-- Start of Stored rows --
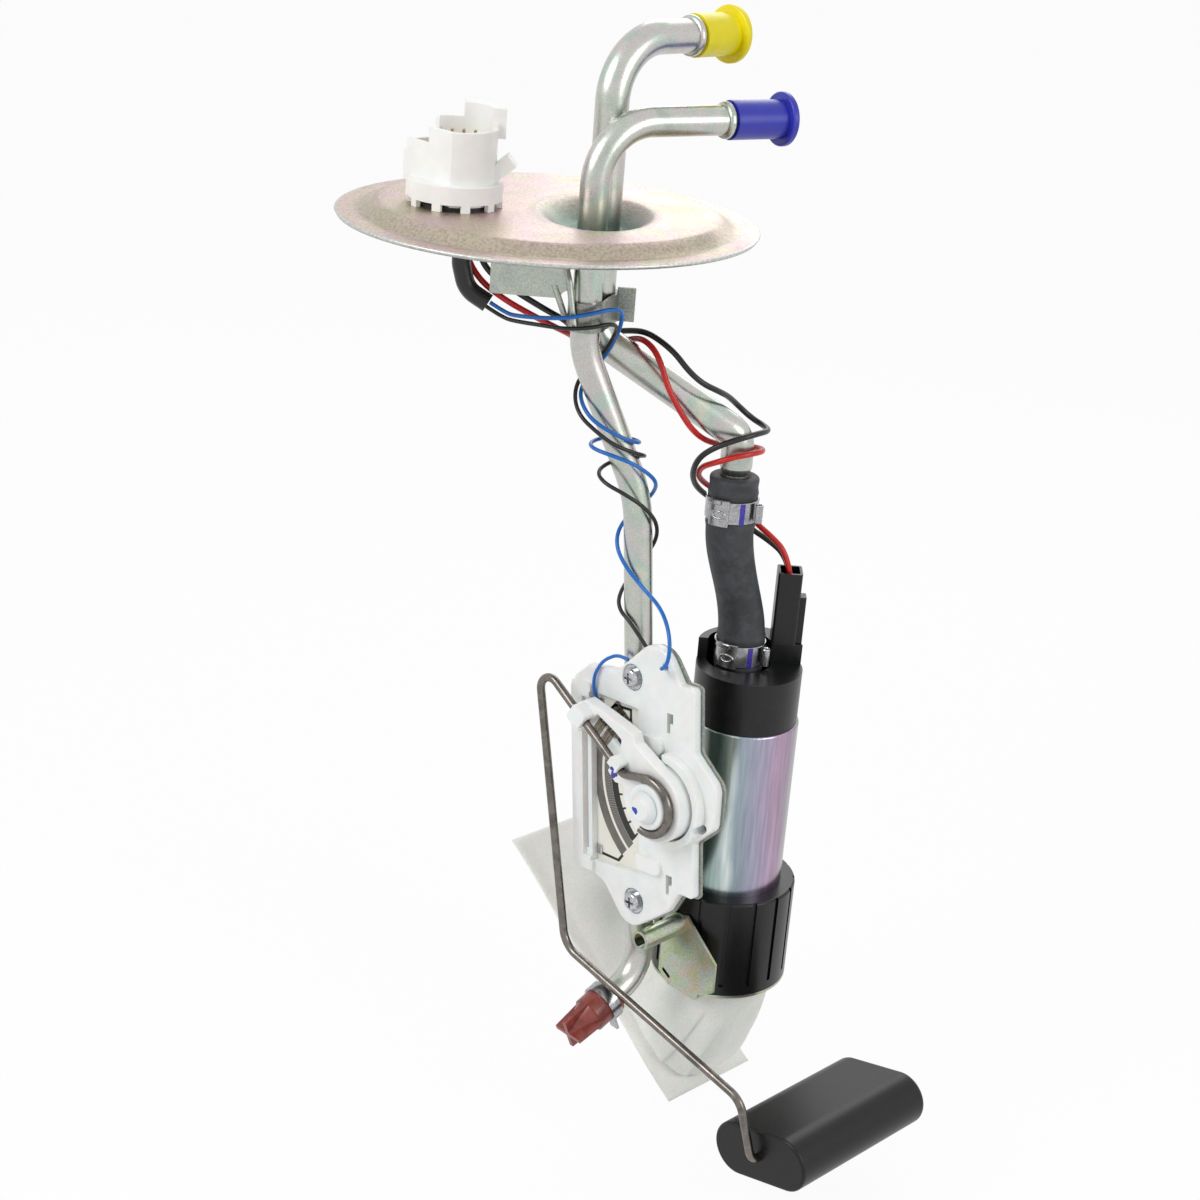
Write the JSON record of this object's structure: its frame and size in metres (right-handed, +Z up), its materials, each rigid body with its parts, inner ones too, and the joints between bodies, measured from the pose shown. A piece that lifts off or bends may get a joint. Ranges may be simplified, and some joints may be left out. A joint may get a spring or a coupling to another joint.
{
  "type": "fuel pump module",
  "caption": "In-tank fuel pump module: round flange with two capped pipes and a socket, hanging electric pump with strainer sock, and a level sender with float arm.",
  "frame": {"origin": "centre of the flange, on the underside of its rim, where it sits on the tank", "axes": "+Z up out of the tank, along the flange's axis; the level sender faces -Y and its float swings in the XZ plane, with the float arm's pivot along Y"},
  "size_m": [0.2149, 0.1451, 0.3762],
  "materials": {
    "zinc_flange": "satin zinc passivate",
    "tube_steel": "satin zinc passivate with a drawn grain",
    "strap_steel": "satin",
    "hanger_steel": "grainy zinc",
    "white_nylon": "satin",
    "black_rubber": "matte",
    "brass_blade": "satin",
    "black_sleeve": "satin",
    "blue_insulation": "satin",
    "black_insulation": "satin",
    "red_insulation": "satin",
    "blue_cap_plastic": "satin",
    "yellow_cap_plastic": "translucent satin",
    "pump_steel": "smooth zinc",
    "black_nylon": "satin",
    "hose_rubber": "dusty matte",
    "clamp_steel": "satin",
    "ferrite": "matte",
    "armature_steel": "varnished",
    "shaft_steel": "ground",
    "copper": "satin",
    "carbon": "matte",
    "stage_plastic": "matte",
    "ring_rubber": "matte",
    "bracket_steel": "yellow-green zinc passivate",
    "sender_nylon": "translucent satin",
    "card_ceramic": "fired ceramic",
    "solder": "bright",
    "screw_chrome": "polished",
    "contact_alloy": "satin",
    "arm_wire": "drawn",
    "float_foam": "closed-cell foam",
    "woven_mesh": "fine woven mesh",
    "valve_rubber": "matte"
  },
  "bodies": {
    "module": {"flange_plate": "zinc_flange", "return_tube": "tube_steel", "supply_tube": "tube_steel", "tube_strap": "strap_steel", "hanger_bracket": "hanger_steel", "connector_body": "white_nylon", "connector_gasket": "black_rubber", "connector_terminals": "brass_blade", "wire_sleeve": "black_sleeve", "blue_wire": "blue_insulation", "thin_black_wire": "black_insulation", "red_wire": "red_insulation", "thick_black_wire": "black_insulation", "card_lead": "blue_insulation", "pump_shell": "pump_steel", "pump_end_cap": "black_nylon", "pump_plug": "black_nylon", "pump_terminals": "brass_blade", "outlet_hose": "hose_rubber", "upper_hose_clamp": "clamp_steel", "lower_hose_clamp": "clamp_steel", "motor_magnets": "ferrite", "brushes": "carbon", "brush_holders": "brass_blade", "shaft_bushes": "copper", "stage_housing": "stage_plastic", "inlet_cover": "black_nylon", "isolator_ring": "ring_rubber", "pump_bracket": "bracket_steel", "sender_plate": "zinc_flange", "sender_housing": "sender_nylon", "resistor_card": "card_ceramic", "card_lugs": "solder", "sender_screws": "screw_chrome", "pivot_boss": "sender_nylon", "strainer_sock": "woven_mesh", "strainer_collar": "black_nylon", "check_valve": "valve_rubber", "valve_clamp": "clamp_steel"},
    "arm": {"wiper_rotor": "sender_nylon", "wiper_contacts": "contact_alloy", "float_arm": "arm_wire"},
    "float": {"float": "float_foam"},
    "pump_rotor": {"armature": "armature_steel", "motor_shaft": "shaft_steel", "commutator": "copper", "impeller": "stage_plastic"},
    "blue_cap": {"blue_cap": "blue_cap_plastic"},
    "yellow_cap": {"yellow_cap": "yellow_cap_plastic"}
  },
  "joints": [
    {"name": "float_arm_hinge", "type": "hinge", "parent": "module", "child": "arm", "pos_m": [0.0678, -0.002, -0.1798], "axis": [0, -1, 0], "range_deg": [0, 80]},
    {"name": "float_swivel", "type": "hinge", "parent": "arm", "child": "float", "pos_m": [0.128, 0.0331, -0.2845], "axis": [0, 1, 0], "continuous": true},
    {"name": "pump_rotor_spin", "type": "hinge", "parent": "module", "child": "pump_rotor", "pos_m": [0.0574, 0.0534, -0.21], "axis": [0, 0, 1], "continuous": true},
    {"name": "blue_cap_pull", "type": "slide", "parent": "module", "child": "blue_cap", "axis": [0.2317, 0.9728, 0], "range_m": [0, 0.025]},
    {"name": "yellow_cap_pull", "type": "slide", "parent": "module", "child": "yellow_cap", "axis": [0.0105, 0.9999, 0], "range_m": [0, 0.025]}
  ]
}
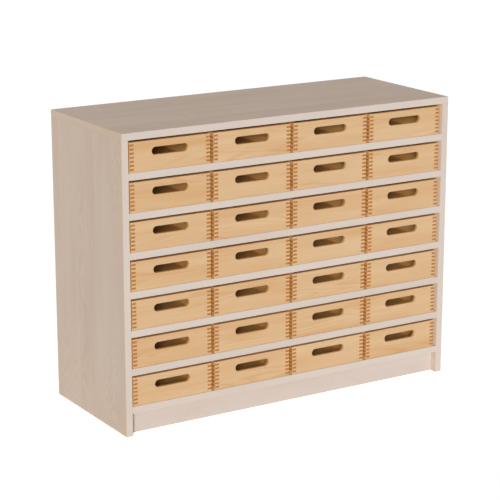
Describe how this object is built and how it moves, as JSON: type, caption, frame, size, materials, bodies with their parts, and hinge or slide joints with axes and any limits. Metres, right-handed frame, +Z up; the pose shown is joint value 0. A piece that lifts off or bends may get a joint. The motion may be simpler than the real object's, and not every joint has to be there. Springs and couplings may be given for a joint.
{
  "type": "tray storage cabinet",
  "caption": "Low veneered cabinet with rows of loose finger-jointed wooden trays that slide out by a hand slot in each front",
  "frame": {"origin": "middle of the cabinet's footprint, on the floor", "axes": "+Z up, the tray fronts face -Y, +X to the right seen from the front"},
  "size_m": [1.022, 0.4, 0.8],
  "materials": {
    "carcass_veneer": "satin whitish glaze",
    "back_veneer": "matt",
    "edge_band": "satin",
    "tray_wood": "satin clear lacquer"
  },
  "bodies": {
    "cabinet": {"left_side_panel": "carcass_veneer", "right_side_panel": "carcass_veneer", "top_panel": "carcass_veneer", "bottom_panel": "carcass_veneer", "shelf_1": "carcass_veneer", "shelf_2": "carcass_veneer", "shelf_3": "carcass_veneer", "shelf_4": "carcass_veneer", "shelf_5": "carcass_veneer", "shelf_6": "carcass_veneer", "front_plinth": "carcass_veneer", "rear_plinth": "carcass_veneer", "plinth_bearer": "carcass_veneer", "back_panel": "back_veneer", "top_front_band": "edge_band", "top_end_bands": "edge_band", "side_front_bands": "edge_band", "shelf_front_bands": "edge_band"},
    "tray_r1c1": {"tray_r1c1": "tray_wood"},
    "tray_r1c2": {"tray_r1c2": "tray_wood"},
    "tray_r1c3": {"tray_r1c3": "tray_wood"},
    "tray_r1c4": {"tray_r1c4": "tray_wood"},
    "tray_r2c1": {"tray_r2c1": "tray_wood"},
    "tray_r2c2": {"tray_r2c2": "tray_wood"},
    "tray_r2c3": {"tray_r2c3": "tray_wood"},
    "tray_r2c4": {"tray_r2c4": "tray_wood"},
    "tray_r3c1": {"tray_r3c1": "tray_wood"},
    "tray_r3c2": {"tray_r3c2": "tray_wood"},
    "tray_r3c3": {"tray_r3c3": "tray_wood"},
    "tray_r3c4": {"tray_r3c4": "tray_wood"},
    "tray_r4c1": {"tray_r4c1": "tray_wood"},
    "tray_r4c2": {"tray_r4c2": "tray_wood"},
    "tray_r4c3": {"tray_r4c3": "tray_wood"},
    "tray_r4c4": {"tray_r4c4": "tray_wood"},
    "tray_r5c1": {"tray_r5c1": "tray_wood"},
    "tray_r5c2": {"tray_r5c2": "tray_wood"},
    "tray_r5c3": {"tray_r5c3": "tray_wood"},
    "tray_r5c4": {"tray_r5c4": "tray_wood"},
    "tray_r6c1": {"tray_r6c1": "tray_wood"},
    "tray_r6c2": {"tray_r6c2": "tray_wood"},
    "tray_r6c3": {"tray_r6c3": "tray_wood"},
    "tray_r6c4": {"tray_r6c4": "tray_wood"},
    "tray_r7c1": {"tray_r7c1": "tray_wood"},
    "tray_r7c2": {"tray_r7c2": "tray_wood"},
    "tray_r7c3": {"tray_r7c3": "tray_wood"},
    "tray_r7c4": {"tray_r7c4": "tray_wood"}
  },
  "joints": [
    {"name": "tray_r1c1_slide", "type": "slide", "parent": "cabinet", "child": "tray_r1c1", "axis": [0, -1, 0], "range_m": [0, 0.391]},
    {"name": "tray_r1c2_slide", "type": "slide", "parent": "cabinet", "child": "tray_r1c2", "axis": [0, -1, 0], "range_m": [0, 0.391]},
    {"name": "tray_r1c3_slide", "type": "slide", "parent": "cabinet", "child": "tray_r1c3", "axis": [0, -1, 0], "range_m": [0, 0.391]},
    {"name": "tray_r1c4_slide", "type": "slide", "parent": "cabinet", "child": "tray_r1c4", "axis": [0, -1, 0], "range_m": [0, 0.391]},
    {"name": "tray_r2c1_slide", "type": "slide", "parent": "cabinet", "child": "tray_r2c1", "axis": [0, -1, 0], "range_m": [0, 0.391]},
    {"name": "tray_r2c2_slide", "type": "slide", "parent": "cabinet", "child": "tray_r2c2", "axis": [0, -1, 0], "range_m": [0, 0.391]},
    {"name": "tray_r2c3_slide", "type": "slide", "parent": "cabinet", "child": "tray_r2c3", "axis": [0, -1, 0], "range_m": [0, 0.391]},
    {"name": "tray_r2c4_slide", "type": "slide", "parent": "cabinet", "child": "tray_r2c4", "axis": [0, -1, 0], "range_m": [0, 0.391]},
    {"name": "tray_r3c1_slide", "type": "slide", "parent": "cabinet", "child": "tray_r3c1", "axis": [0, -1, 0], "range_m": [0, 0.391]},
    {"name": "tray_r3c2_slide", "type": "slide", "parent": "cabinet", "child": "tray_r3c2", "axis": [0, -1, 0], "range_m": [0, 0.391]},
    {"name": "tray_r3c3_slide", "type": "slide", "parent": "cabinet", "child": "tray_r3c3", "axis": [0, -1, 0], "range_m": [0, 0.391]},
    {"name": "tray_r3c4_slide", "type": "slide", "parent": "cabinet", "child": "tray_r3c4", "axis": [0, -1, 0], "range_m": [0, 0.391]},
    {"name": "tray_r4c1_slide", "type": "slide", "parent": "cabinet", "child": "tray_r4c1", "axis": [0, -1, 0], "range_m": [0, 0.391]},
    {"name": "tray_r4c2_slide", "type": "slide", "parent": "cabinet", "child": "tray_r4c2", "axis": [0, -1, 0], "range_m": [0, 0.391]},
    {"name": "tray_r4c3_slide", "type": "slide", "parent": "cabinet", "child": "tray_r4c3", "axis": [0, -1, 0], "range_m": [0, 0.391]},
    {"name": "tray_r4c4_slide", "type": "slide", "parent": "cabinet", "child": "tray_r4c4", "axis": [0, -1, 0], "range_m": [0, 0.391]},
    {"name": "tray_r5c1_slide", "type": "slide", "parent": "cabinet", "child": "tray_r5c1", "axis": [0, -1, 0], "range_m": [0, 0.391]},
    {"name": "tray_r5c2_slide", "type": "slide", "parent": "cabinet", "child": "tray_r5c2", "axis": [0, -1, 0], "range_m": [0, 0.391]},
    {"name": "tray_r5c3_slide", "type": "slide", "parent": "cabinet", "child": "tray_r5c3", "axis": [0, -1, 0], "range_m": [0, 0.391]},
    {"name": "tray_r5c4_slide", "type": "slide", "parent": "cabinet", "child": "tray_r5c4", "axis": [0, -1, 0], "range_m": [0, 0.391]},
    {"name": "tray_r6c1_slide", "type": "slide", "parent": "cabinet", "child": "tray_r6c1", "axis": [0, -1, 0], "range_m": [0, 0.391]},
    {"name": "tray_r6c2_slide", "type": "slide", "parent": "cabinet", "child": "tray_r6c2", "axis": [0, -1, 0], "range_m": [0, 0.391]},
    {"name": "tray_r6c3_slide", "type": "slide", "parent": "cabinet", "child": "tray_r6c3", "axis": [0, -1, 0], "range_m": [0, 0.391]},
    {"name": "tray_r6c4_slide", "type": "slide", "parent": "cabinet", "child": "tray_r6c4", "axis": [0, -1, 0], "range_m": [0, 0.391]},
    {"name": "tray_r7c1_slide", "type": "slide", "parent": "cabinet", "child": "tray_r7c1", "axis": [0, -1, 0], "range_m": [0, 0.391]},
    {"name": "tray_r7c2_slide", "type": "slide", "parent": "cabinet", "child": "tray_r7c2", "axis": [0, -1, 0], "range_m": [0, 0.391]},
    {"name": "tray_r7c3_slide", "type": "slide", "parent": "cabinet", "child": "tray_r7c3", "axis": [0, -1, 0], "range_m": [0, 0.391]},
    {"name": "tray_r7c4_slide", "type": "slide", "parent": "cabinet", "child": "tray_r7c4", "axis": [0, -1, 0], "range_m": [0, 0.391]}
  ]
}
-- End of Stored rows --
Gather each line in the entries above where the string "piece" is found.

The output:
Write the JSON record of this object's structure: its frame and size in metres (right-handed, +Z up), its materials, each rigid body with its parts, inner ones too, and the joints between bodies, measured from the pose shown. A piece that lifts off or bends may get a joint. Ranges may be simplified, and some joints may be left out. A joint may get a spring or a coupling to another joint.
Describe how this object is built and how it moves, as JSON: type, caption, frame, size, materials, bodies with their parts, and hinge or slide joints with axes and any limits. Metres, right-handed frame, +Z up; the pose shown is joint value 0. A piece that lifts off or bends may get a joint. The motion may be simpler than the real object's, and not every joint has to be there. Springs and couplings may be given for a joint.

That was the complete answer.